Dans les années qui ont suivi, les avancées autonomistes de la FTQ sont limitées. Elle crée alors le Comité de coordination des affiliés (COMCOR) et se donne la responsabilité d’arbitrer les conflits de juridiction entre syndicats affiliés. La direction du CTC s’y opposait d’abord, puis laissa ensuite le champ libre à la FTQ. À la fin des années 1980, suite aux demandes répétées de Fernand, le CTC reconnut à la FTQ une certaine responsabilité en solidarité internationale, principalement dans la francophonie syndicale.
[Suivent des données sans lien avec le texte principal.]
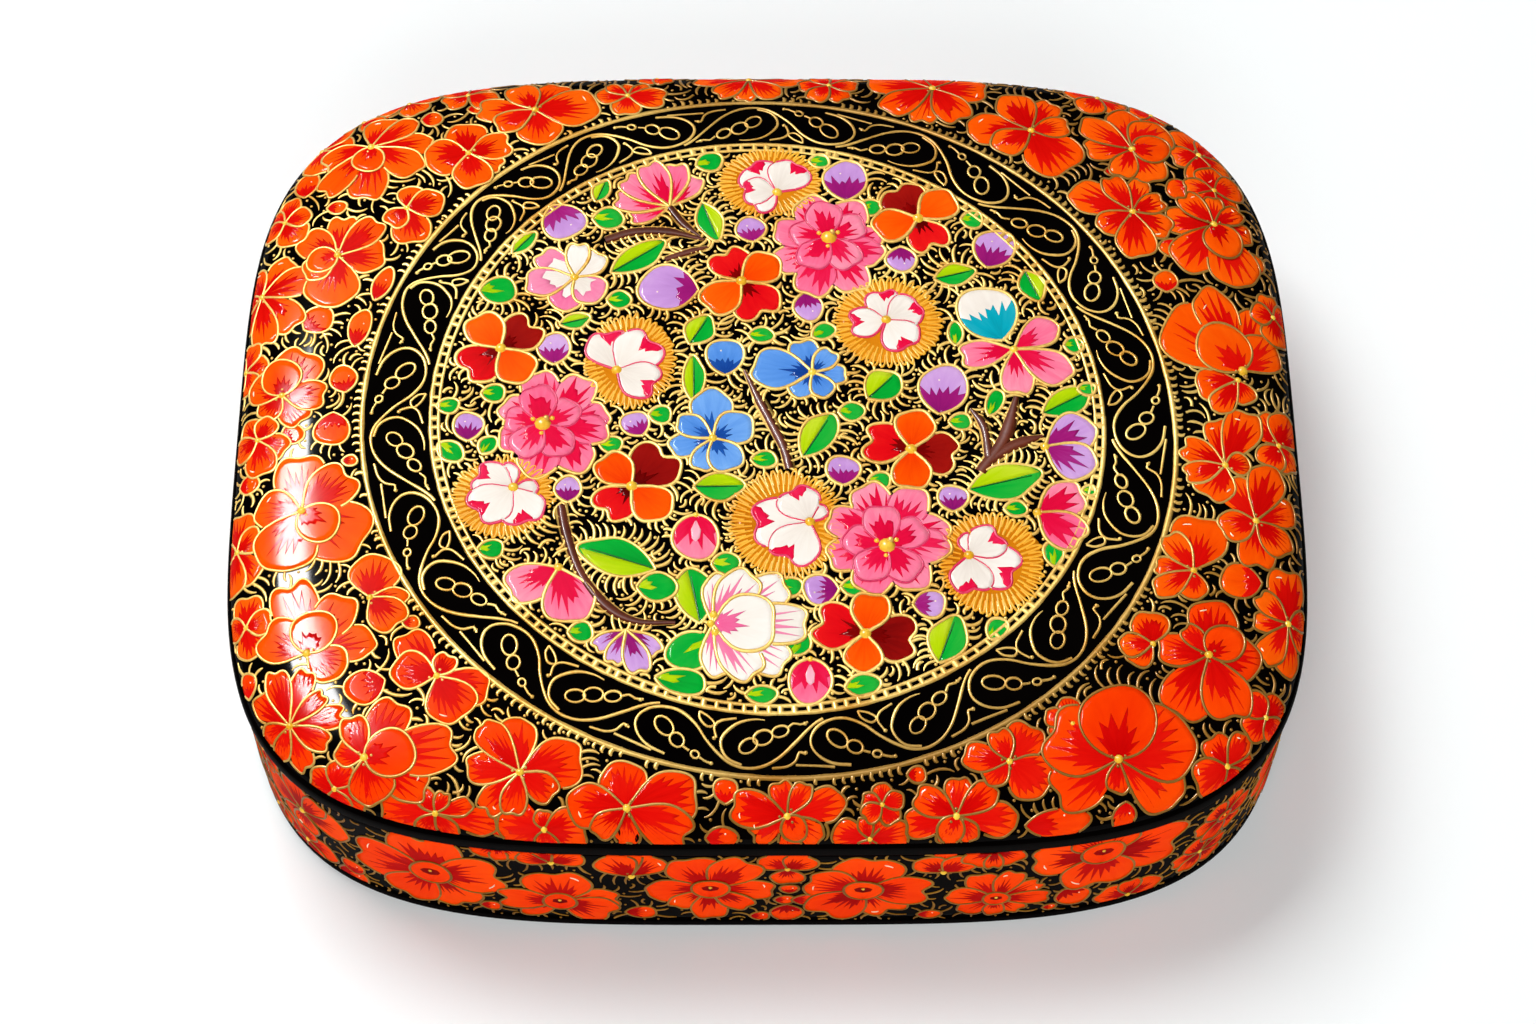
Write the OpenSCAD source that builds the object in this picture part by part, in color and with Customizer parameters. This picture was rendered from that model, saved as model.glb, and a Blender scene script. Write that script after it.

Il s’engagea aussi à financer un poste affecté à ce dossier.
Cet accord fut suivi d’une nouvelle crise. Au congrès du CTC de 1992, la FTQ soutenait officiellement l’un de ses vice-présidents, Guy Cousineau, comme candidat à la vice-présidence de la centrale canadienne.
Son élection devrait être acquise puisque, depuis 1968, un accord tacite voulait que le candidat soutenu par la FTQ soit automatiquement élu. Pourtant, la direction canadienne et plusieurs syndicats lui opposèrent un autre candidat qui fut finalement élu. Pour la FTQ, c’était une gifle.
Fernand prend la parole après le vote :
« C’était un pacte sacré entre nous, une tradition historique. Elle a été brisée […]. Ce message-là, il faudra le décoder. Nous sommes humiliés. Nous aurons à décider de notre avenir à l’intérieur du CTC, avec courage et une grande humilité. »
Heureusement, le nouveau président, Bob White, était conscient de la profondeur de la crise et il s’engagea à discuter avec la FTQ du statut qu’elle estimait devoir avoir au sein du mouvement syndical canadien.
Des négociations entre Fernand et Bob White ont abouti à une entente globale qui donna à la FTQ une souveraineté politique pleine et entière et reconnut que « dans les faits, l’incarnation du CTC au Québec, c’est la FTQ ».
Cette entente historique, qui sera confirmée par l’amendement des statuts du CTC, fut le dernier grand fait d’armes de Fernand, qui quitta la présidence de la centrale l’année suivante. Elle couronnait surtout tous les efforts de cet homme qui a consacré une bonne partie de sa vie à bâtir ce grand mouvement au service des travailleurs et travailleuses et du peuple québécois.